**Work to be completed:** Select every line below containing the word "from".

**Source data:**
*-*-*

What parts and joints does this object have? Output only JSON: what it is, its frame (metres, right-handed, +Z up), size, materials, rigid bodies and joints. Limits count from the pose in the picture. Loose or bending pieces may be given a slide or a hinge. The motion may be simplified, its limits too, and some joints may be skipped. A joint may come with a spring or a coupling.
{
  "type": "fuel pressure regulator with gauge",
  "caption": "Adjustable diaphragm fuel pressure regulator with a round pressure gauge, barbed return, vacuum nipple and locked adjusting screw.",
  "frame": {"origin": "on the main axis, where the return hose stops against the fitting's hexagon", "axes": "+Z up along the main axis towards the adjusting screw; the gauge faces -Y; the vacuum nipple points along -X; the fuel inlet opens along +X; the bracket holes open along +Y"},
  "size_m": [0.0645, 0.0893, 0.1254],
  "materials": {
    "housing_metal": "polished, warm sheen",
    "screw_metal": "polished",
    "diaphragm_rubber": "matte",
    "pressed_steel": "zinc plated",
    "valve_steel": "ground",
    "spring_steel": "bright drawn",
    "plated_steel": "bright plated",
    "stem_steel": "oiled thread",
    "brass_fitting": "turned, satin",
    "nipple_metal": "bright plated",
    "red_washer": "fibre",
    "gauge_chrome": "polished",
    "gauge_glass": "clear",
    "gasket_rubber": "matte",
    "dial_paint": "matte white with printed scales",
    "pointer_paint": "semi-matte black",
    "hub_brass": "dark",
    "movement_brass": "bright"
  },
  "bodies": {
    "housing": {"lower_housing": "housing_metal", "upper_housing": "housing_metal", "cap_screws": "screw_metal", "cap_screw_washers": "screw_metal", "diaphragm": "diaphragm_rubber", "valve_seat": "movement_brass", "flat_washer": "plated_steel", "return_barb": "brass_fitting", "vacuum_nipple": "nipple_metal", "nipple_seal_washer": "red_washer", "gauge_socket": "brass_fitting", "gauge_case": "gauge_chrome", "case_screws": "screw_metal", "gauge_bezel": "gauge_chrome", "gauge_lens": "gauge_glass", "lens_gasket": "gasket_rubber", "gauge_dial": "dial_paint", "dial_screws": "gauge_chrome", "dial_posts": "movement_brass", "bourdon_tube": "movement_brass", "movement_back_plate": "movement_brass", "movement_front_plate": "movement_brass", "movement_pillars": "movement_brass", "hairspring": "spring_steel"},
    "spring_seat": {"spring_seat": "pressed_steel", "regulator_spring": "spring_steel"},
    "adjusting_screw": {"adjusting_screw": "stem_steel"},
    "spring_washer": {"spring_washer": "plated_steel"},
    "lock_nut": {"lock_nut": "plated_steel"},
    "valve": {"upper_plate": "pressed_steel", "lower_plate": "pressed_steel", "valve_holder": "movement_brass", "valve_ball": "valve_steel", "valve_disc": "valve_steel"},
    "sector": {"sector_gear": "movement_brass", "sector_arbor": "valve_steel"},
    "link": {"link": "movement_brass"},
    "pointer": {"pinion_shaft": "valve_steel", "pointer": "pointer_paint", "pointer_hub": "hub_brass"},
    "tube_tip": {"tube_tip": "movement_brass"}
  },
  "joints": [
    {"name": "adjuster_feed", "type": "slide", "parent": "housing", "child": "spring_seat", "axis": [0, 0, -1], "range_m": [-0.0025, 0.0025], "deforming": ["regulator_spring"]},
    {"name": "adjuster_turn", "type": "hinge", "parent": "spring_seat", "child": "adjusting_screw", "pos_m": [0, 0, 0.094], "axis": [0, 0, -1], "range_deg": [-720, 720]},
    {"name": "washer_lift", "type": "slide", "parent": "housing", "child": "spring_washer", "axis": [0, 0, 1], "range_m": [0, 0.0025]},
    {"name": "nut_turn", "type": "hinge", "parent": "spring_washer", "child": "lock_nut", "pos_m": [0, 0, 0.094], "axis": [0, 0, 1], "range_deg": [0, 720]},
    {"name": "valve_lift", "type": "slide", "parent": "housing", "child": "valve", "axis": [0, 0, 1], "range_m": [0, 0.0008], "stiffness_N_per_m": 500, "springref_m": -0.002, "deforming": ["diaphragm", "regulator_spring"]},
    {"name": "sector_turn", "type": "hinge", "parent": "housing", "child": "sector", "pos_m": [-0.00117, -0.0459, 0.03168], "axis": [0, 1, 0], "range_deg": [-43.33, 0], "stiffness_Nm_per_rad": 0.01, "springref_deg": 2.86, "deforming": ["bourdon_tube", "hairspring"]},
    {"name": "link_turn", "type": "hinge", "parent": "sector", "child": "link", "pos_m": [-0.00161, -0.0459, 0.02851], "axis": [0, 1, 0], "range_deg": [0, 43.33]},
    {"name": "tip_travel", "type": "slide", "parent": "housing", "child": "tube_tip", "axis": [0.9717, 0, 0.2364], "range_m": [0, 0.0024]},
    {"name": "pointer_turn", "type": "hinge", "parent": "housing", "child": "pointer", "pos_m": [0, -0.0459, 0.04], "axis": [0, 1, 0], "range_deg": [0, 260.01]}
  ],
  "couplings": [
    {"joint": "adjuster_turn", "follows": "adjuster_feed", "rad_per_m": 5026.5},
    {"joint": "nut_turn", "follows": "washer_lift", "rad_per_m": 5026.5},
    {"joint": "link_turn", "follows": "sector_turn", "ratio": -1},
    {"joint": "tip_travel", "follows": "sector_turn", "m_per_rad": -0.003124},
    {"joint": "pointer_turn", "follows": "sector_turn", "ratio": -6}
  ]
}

*-*-*

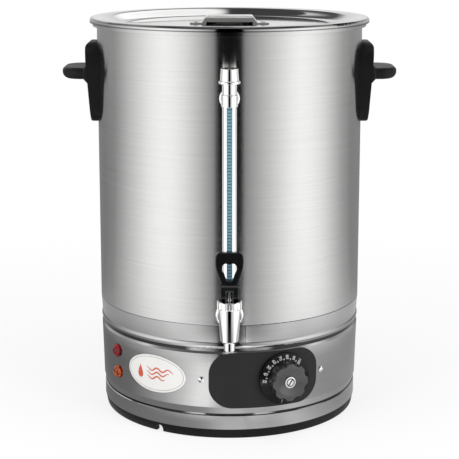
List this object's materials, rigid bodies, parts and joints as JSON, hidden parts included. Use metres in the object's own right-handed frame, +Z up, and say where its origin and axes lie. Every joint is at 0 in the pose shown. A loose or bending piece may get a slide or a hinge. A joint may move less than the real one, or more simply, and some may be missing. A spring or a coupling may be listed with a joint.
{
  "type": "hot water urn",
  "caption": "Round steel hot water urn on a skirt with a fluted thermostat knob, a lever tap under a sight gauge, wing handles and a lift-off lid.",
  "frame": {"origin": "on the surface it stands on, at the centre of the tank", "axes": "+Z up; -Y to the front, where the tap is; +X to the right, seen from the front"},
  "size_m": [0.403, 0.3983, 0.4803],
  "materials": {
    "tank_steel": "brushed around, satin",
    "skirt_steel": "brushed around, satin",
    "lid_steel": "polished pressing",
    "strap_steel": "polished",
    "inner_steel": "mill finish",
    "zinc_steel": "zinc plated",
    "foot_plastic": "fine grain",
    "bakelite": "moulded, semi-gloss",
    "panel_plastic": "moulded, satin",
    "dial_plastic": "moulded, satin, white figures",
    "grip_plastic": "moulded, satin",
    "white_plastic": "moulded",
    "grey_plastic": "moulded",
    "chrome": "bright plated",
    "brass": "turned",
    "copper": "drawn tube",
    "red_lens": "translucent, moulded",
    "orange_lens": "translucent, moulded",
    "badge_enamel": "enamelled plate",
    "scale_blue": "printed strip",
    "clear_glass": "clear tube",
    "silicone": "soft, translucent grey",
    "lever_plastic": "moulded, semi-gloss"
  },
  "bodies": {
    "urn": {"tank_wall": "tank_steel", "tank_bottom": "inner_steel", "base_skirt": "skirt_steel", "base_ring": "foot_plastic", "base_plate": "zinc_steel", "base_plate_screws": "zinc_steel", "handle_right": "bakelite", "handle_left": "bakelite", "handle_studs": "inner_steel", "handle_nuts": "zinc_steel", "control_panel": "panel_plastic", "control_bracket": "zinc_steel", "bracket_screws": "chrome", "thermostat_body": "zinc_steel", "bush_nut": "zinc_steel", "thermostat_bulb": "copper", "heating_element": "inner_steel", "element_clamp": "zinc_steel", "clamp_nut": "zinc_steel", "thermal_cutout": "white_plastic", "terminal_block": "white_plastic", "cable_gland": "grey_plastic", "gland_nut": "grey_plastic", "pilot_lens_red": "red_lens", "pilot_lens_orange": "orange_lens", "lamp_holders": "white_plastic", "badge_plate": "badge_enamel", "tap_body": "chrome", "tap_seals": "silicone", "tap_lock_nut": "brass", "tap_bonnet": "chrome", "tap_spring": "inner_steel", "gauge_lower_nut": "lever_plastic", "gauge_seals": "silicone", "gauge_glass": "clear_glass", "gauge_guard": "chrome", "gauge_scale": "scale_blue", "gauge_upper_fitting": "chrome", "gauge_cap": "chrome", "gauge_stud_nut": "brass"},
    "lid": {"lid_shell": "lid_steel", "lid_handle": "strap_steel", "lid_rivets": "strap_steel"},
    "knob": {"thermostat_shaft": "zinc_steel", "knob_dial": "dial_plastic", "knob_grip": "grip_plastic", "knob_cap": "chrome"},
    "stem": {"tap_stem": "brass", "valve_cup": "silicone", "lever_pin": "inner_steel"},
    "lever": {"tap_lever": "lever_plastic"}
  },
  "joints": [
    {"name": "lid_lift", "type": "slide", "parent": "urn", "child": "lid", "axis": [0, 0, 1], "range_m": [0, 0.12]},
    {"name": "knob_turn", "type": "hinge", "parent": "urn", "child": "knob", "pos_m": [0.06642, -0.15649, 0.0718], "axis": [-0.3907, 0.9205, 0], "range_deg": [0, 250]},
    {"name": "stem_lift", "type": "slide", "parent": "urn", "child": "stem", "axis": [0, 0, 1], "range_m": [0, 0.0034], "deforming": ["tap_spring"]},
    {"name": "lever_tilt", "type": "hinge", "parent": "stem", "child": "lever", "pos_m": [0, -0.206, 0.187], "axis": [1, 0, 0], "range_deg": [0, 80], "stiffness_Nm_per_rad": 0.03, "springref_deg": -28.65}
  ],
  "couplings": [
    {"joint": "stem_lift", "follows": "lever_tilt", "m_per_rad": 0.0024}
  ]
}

*-*-*

**Result:**
What parts and joints does this object have? Output only JSON: what it is, its frame (metres, right-handed, +Z up), size, materials, rigid bodies and joints. Limits count from the pose in the picture. Loose or bending pieces may be given a slide or a hinge. The motion may be simplified, its limits too, and some joints may be skipped. A joint may come with a spring or a coupling.
  "frame": {"origin": "on the surface it stands on, at the centre of the tank", "axes": "+Z up; -Y to the front, where the tap is; +X to the right, seen from the front"},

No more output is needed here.